7 “There is a particular thing about sheep intestines—those of rams are silent, but those of females are euphonious. Some suppose this is why that poet—who is a busybody and way too specific—wrote “he stretched the seven strings of female sheep.”

῎Ιδιον δὲ καὶ τὸ περὶ τὰ ἔντερα τῶν προβάτων· τὰ μὲν γὰρ τῶν κριῶν ἐστιν ἄφωνα, τὰ δὲ τῶν θηλέων εὔφωνα. ὅθεν καὶ τὸν ποιητὴν ὑπολάβοι τις εἰρηκέναι, πολυπράγμονα πανταχοῦ καὶ περιττὸν ὄντα, ἑπτὰ δὲ θηλυτέρων ὀΐων ἐτανύσσατο χορδάς.

8 “No less amazing than this but a little more well known concerns the thorn in Sicily which is called kaktos. Whenever a deer stumbles onto it and is wounded, its bones become soundless and useless for flutes. This is how Philêtas also has explained it when he said “The fawn could sing once it loses its life / if it has guarded against the strike of the sharp kaktos.”

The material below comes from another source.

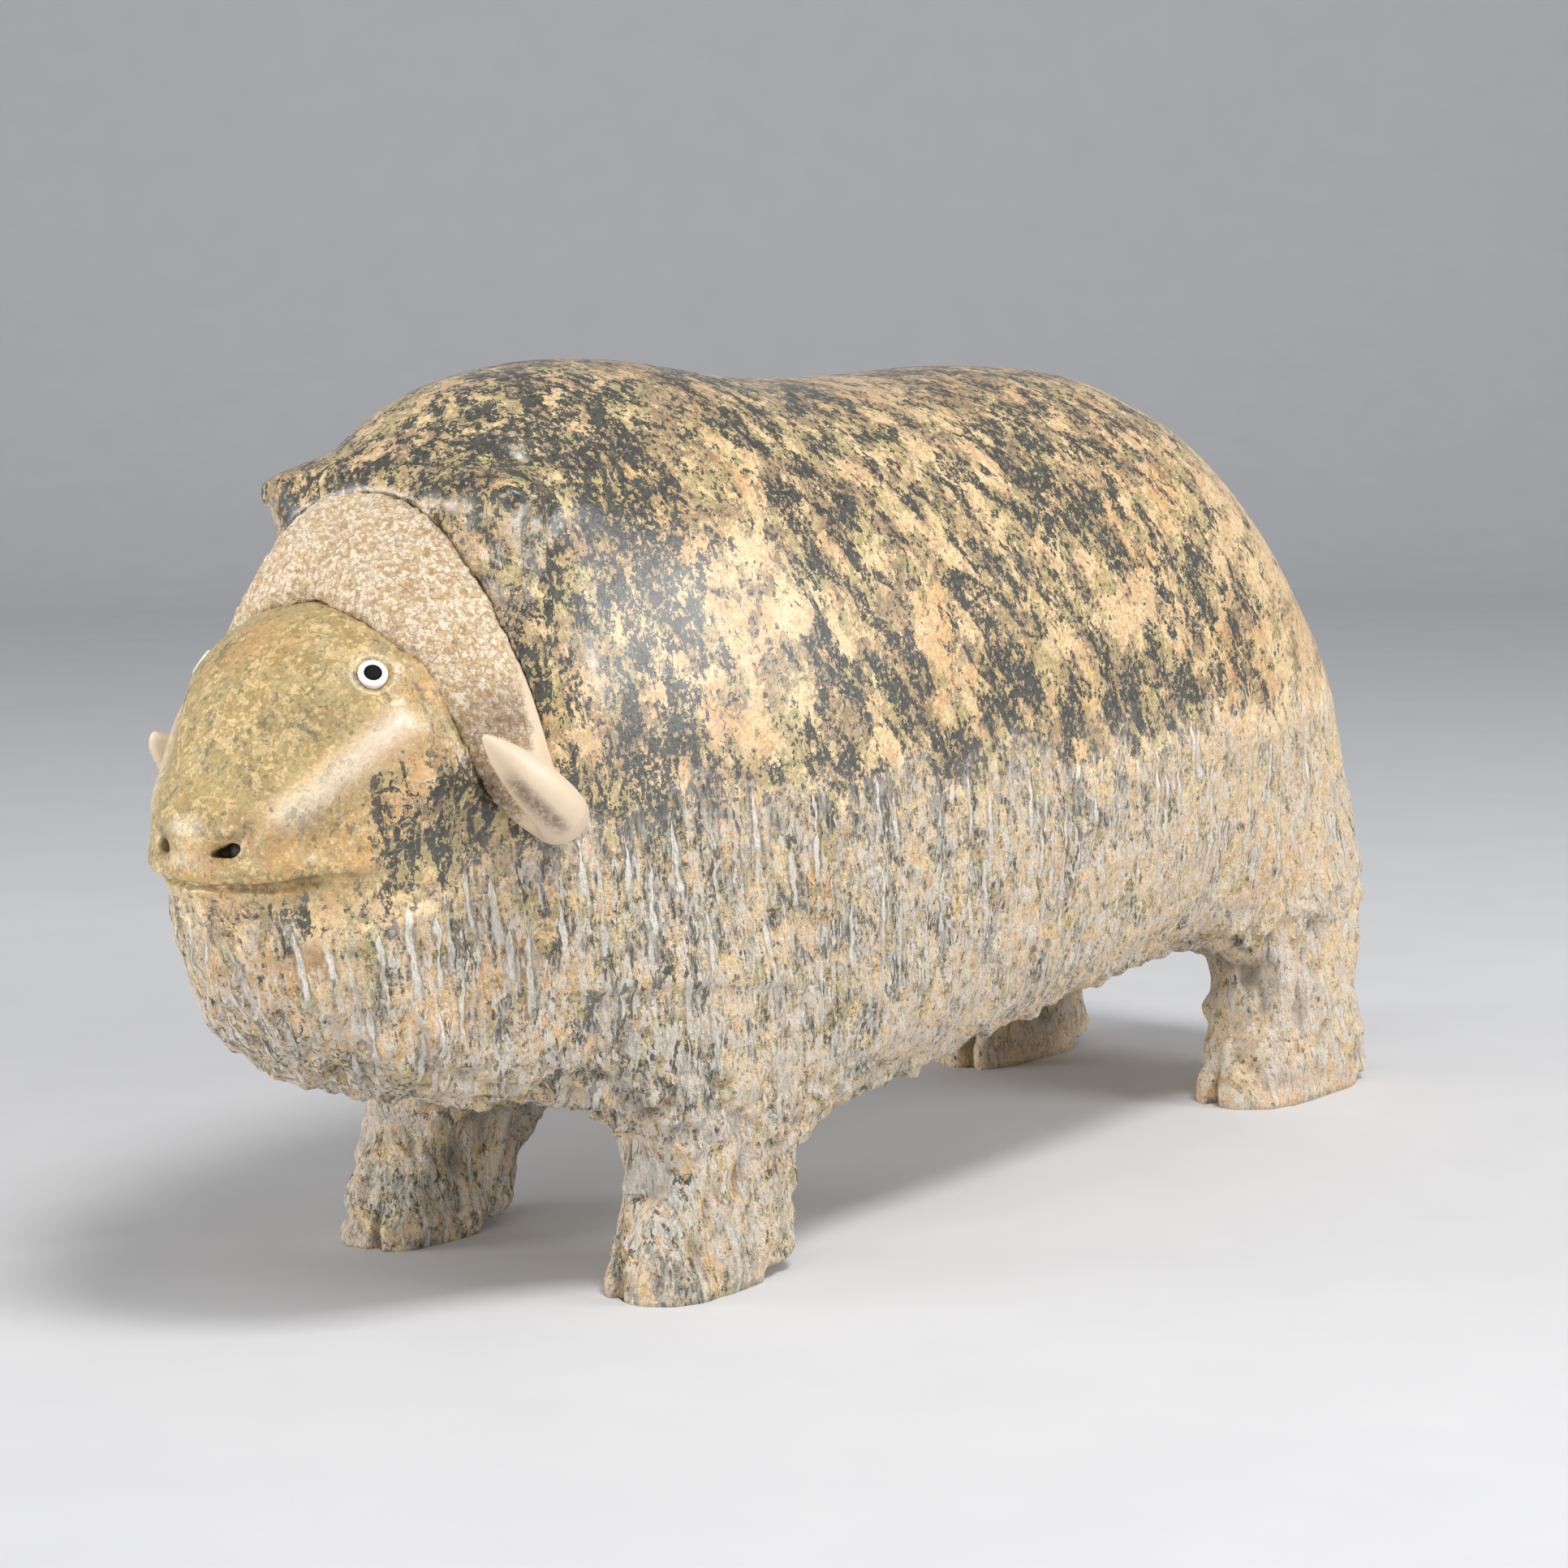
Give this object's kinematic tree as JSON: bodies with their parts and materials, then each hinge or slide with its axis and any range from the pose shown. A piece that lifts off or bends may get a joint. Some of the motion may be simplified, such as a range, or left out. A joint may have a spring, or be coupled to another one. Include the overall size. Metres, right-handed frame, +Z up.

8 Οὐχ ἧττον δὲ τούτου θαυμαστόν, καθωμιλημένον δὲ μᾶλλον τὸ περὶ τὴν ἐν τῇ Σικελίᾳ ἄκανθαν τὴν καλουμένην κάκτον· εἰς ἣν ὅταν ἔλαφος ἐμβῇ καὶ τραυματισθῇ, τὰ ὀστᾶ ἄφωνα καὶ ἄχρηστα πρὸς αὐλοὺς ἴσχει.  ὅθεν καὶ ὁ Φιλητᾶς  ἐξηγήσατο περὶ αὐτῆς εἴπας·

          γηρύσαιτο δὲ νεβρὸς ἀπὸ ζωὴν ὀλέσασα, / ὀξείης κάκτου τύμμα φυλαξαμένη.

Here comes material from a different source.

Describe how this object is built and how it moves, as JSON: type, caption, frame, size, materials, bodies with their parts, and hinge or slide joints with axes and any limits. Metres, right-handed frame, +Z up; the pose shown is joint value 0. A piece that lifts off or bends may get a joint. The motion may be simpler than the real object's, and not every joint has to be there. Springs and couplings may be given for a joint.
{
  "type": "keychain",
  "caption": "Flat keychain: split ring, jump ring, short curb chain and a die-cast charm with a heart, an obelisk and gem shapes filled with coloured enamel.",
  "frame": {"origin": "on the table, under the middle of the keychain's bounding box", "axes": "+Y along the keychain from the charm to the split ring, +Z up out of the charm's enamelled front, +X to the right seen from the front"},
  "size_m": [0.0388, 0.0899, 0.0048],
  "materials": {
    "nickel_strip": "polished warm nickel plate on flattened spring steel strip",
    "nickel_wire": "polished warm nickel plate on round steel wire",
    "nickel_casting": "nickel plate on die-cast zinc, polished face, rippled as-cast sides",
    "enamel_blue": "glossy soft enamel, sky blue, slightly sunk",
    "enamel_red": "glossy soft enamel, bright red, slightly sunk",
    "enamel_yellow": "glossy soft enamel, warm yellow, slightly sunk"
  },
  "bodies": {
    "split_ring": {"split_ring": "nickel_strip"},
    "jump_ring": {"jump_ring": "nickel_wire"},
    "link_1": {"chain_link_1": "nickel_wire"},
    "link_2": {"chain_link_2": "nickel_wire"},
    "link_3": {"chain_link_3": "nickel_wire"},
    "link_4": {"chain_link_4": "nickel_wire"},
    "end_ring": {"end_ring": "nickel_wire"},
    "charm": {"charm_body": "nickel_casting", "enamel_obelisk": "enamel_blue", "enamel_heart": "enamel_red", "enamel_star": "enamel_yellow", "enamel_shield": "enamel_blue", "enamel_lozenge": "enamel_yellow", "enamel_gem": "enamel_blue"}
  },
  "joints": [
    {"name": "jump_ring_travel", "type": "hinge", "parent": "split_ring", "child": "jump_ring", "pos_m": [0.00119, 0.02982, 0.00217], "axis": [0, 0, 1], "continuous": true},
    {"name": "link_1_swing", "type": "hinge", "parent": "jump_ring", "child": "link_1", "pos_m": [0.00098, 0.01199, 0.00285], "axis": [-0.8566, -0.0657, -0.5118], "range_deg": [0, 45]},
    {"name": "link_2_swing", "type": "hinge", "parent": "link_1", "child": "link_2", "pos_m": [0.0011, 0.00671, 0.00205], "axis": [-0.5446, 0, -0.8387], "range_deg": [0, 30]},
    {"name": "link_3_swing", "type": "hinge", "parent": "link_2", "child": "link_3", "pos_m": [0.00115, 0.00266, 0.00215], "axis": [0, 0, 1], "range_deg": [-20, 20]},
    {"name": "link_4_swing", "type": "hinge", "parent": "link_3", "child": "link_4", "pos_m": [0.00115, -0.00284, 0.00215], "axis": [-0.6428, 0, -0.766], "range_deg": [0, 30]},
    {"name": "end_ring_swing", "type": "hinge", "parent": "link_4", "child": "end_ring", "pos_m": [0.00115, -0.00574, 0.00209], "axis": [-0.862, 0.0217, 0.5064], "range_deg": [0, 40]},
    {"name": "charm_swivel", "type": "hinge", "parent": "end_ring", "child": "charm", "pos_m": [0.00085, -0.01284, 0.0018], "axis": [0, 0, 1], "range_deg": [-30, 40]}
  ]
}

9 “In the Islands of the Lemnians, which are called the Neai, there are no partridges and if anyone brings some, they die. Some report a situation more ominous than this—that [they die] when they see the land.”

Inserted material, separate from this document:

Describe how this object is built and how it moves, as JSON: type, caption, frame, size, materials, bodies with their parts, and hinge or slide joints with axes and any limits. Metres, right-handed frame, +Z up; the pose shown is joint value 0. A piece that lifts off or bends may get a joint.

9᾿Εν δὲ ταῖς τῶν Λημνίων νήσοις ταῖς καλουμέναις Νέαις πέρδικες οὐ γίνονται, ἀλλὰ κἂν κομίσῃ τις ἀπόλλυνται. ἔνιοι δὲ τούτου τερατωδέστερον ἱστοροῦσιν, ὅτι κἂν ἴδωσιν τὴν χώραν.

10“Even though Boiotia possesses a multitude of molerats, this animal is absent only in Korôneia and it dies if it is brought in. It is the same way with wolves and owls in Crete, a place where they say the land will not abide any deadly animals.”

10 Τῆς δὲ Βοιωτίας ἐχούσης πλήθει πολλοὺς ἀσπάλακας, ἐν τῇ Κορωνικῇ μόνῃ οὐ γίνεσθαι τοῦτο τὸ ζῷον, ἀλλὰ κἂν εἰσαχθῇ τελευτᾶν. καθάπερ οἱ <λύκοι καὶ αἱ> γλαῦκες ἐν Κρήτῃ, ἐν ᾗ λέγουσιν οὐδὲ ζῷον θανάσιμον οὐδὲν τὴν χώραν φέρειν.

11 “In Astupalaia there are no snakes, nor hares in Ithaka, nor a wild boar in Libya nor deer, nor is there a weasel in Rheneia near Delos, nor is there a guinea-fowl to be seen anywhere on Leros.”

 ᾿Εν ᾿Αστυπαλαίᾳ δὲ ὄφεις οὐ γίνονται, οὐδὲ ἐν ᾿Ιθάκῃ λαγῶς, οὐδὲ ἐν Λιβύῃ ὗς ἀγρία οὐδὲ ἔλαφοι, οὐδ’ ἐν ῾Ρηνείᾳ τῇ πρὸς Δήλῳ γαλῆ, οὐδὲ μελεαγρὶς οὐδαμοῦ ἄλλῃ <ἢ ἐν Λέρῳ> ὁρᾶται.